Supplied data:
........
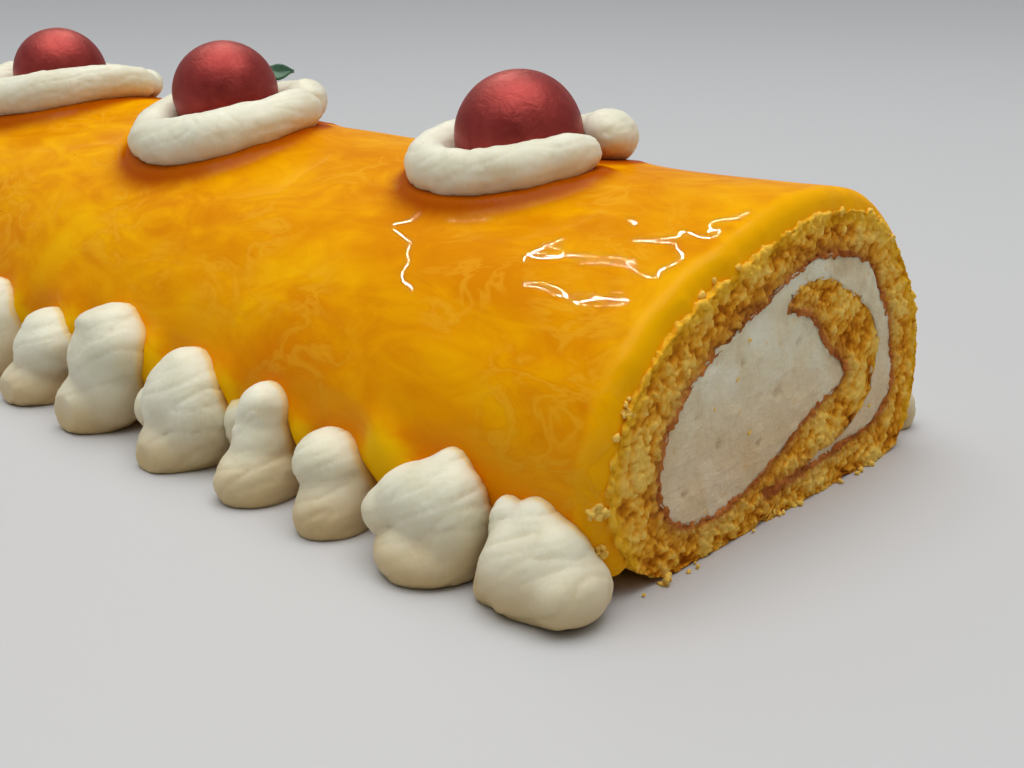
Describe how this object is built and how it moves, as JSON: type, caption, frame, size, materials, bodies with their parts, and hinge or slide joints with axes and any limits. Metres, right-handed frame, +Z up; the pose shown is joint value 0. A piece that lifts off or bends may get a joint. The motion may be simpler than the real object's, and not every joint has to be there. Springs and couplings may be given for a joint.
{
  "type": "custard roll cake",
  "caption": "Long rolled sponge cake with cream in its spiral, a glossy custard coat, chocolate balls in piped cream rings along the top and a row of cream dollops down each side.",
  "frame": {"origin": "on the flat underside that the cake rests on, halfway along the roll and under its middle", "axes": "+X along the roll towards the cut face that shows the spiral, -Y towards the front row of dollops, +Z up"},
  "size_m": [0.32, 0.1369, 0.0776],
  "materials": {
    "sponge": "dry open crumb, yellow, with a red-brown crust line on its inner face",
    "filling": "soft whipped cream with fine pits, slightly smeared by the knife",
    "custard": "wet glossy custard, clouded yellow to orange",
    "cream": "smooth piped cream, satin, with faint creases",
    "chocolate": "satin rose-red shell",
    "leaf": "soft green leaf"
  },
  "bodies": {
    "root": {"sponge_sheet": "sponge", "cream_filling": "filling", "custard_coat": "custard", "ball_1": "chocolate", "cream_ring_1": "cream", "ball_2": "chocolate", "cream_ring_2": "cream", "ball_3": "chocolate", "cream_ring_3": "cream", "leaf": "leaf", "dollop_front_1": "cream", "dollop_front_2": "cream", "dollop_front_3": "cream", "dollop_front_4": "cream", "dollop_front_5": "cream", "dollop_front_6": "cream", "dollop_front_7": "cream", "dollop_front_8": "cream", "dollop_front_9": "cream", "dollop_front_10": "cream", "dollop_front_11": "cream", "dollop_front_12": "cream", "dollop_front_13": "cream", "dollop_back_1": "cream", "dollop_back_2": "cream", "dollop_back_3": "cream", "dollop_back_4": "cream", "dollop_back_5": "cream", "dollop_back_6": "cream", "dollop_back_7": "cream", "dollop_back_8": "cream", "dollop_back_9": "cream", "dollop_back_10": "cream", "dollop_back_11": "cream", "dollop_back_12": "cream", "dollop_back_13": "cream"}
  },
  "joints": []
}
........
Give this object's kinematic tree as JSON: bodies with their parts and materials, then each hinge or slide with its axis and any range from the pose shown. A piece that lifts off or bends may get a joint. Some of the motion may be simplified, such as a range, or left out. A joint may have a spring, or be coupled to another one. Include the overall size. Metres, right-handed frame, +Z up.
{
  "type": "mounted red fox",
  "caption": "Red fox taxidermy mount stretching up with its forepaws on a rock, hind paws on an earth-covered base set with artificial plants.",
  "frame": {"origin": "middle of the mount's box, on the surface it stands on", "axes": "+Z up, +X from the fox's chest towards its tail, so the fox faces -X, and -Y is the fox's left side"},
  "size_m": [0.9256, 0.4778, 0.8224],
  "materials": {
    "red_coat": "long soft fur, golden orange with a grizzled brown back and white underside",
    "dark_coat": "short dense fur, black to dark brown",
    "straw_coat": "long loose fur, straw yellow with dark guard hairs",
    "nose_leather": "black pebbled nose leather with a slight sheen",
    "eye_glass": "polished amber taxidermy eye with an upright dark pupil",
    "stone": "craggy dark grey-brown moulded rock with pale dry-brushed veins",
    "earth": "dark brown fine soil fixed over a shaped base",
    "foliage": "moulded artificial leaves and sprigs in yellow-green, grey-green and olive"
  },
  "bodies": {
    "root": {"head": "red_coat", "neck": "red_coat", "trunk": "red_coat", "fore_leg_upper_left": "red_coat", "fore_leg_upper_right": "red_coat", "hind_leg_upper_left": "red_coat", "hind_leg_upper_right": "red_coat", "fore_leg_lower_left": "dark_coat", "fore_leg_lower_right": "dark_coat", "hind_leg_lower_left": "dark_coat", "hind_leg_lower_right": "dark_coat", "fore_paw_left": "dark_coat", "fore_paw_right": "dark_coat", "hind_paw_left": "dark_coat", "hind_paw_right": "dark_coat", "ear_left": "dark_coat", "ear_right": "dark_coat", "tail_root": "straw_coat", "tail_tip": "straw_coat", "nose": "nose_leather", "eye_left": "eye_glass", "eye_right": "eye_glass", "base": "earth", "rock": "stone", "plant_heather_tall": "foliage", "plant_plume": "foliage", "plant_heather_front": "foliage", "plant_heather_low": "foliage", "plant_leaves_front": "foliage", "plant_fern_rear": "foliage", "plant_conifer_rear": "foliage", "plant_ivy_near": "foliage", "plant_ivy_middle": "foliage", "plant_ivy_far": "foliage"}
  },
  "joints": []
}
........
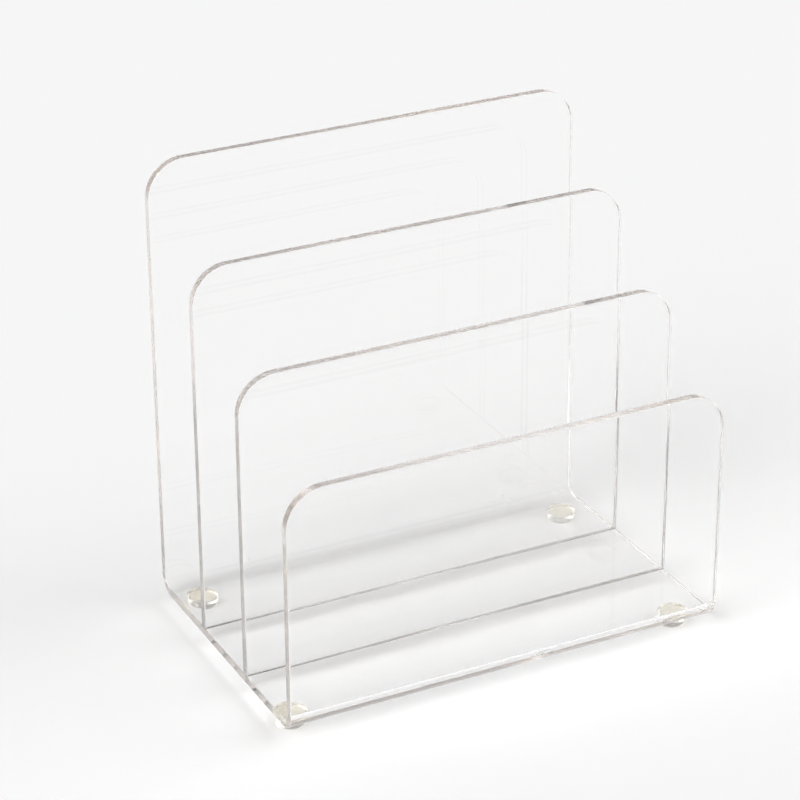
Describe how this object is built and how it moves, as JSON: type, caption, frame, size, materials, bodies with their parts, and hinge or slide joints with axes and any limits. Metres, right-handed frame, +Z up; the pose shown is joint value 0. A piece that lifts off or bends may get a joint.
........
The problem: Tally up the lines in the preceding listing that contain the string "type". Respond with the number and nothing else.

Completed task: 4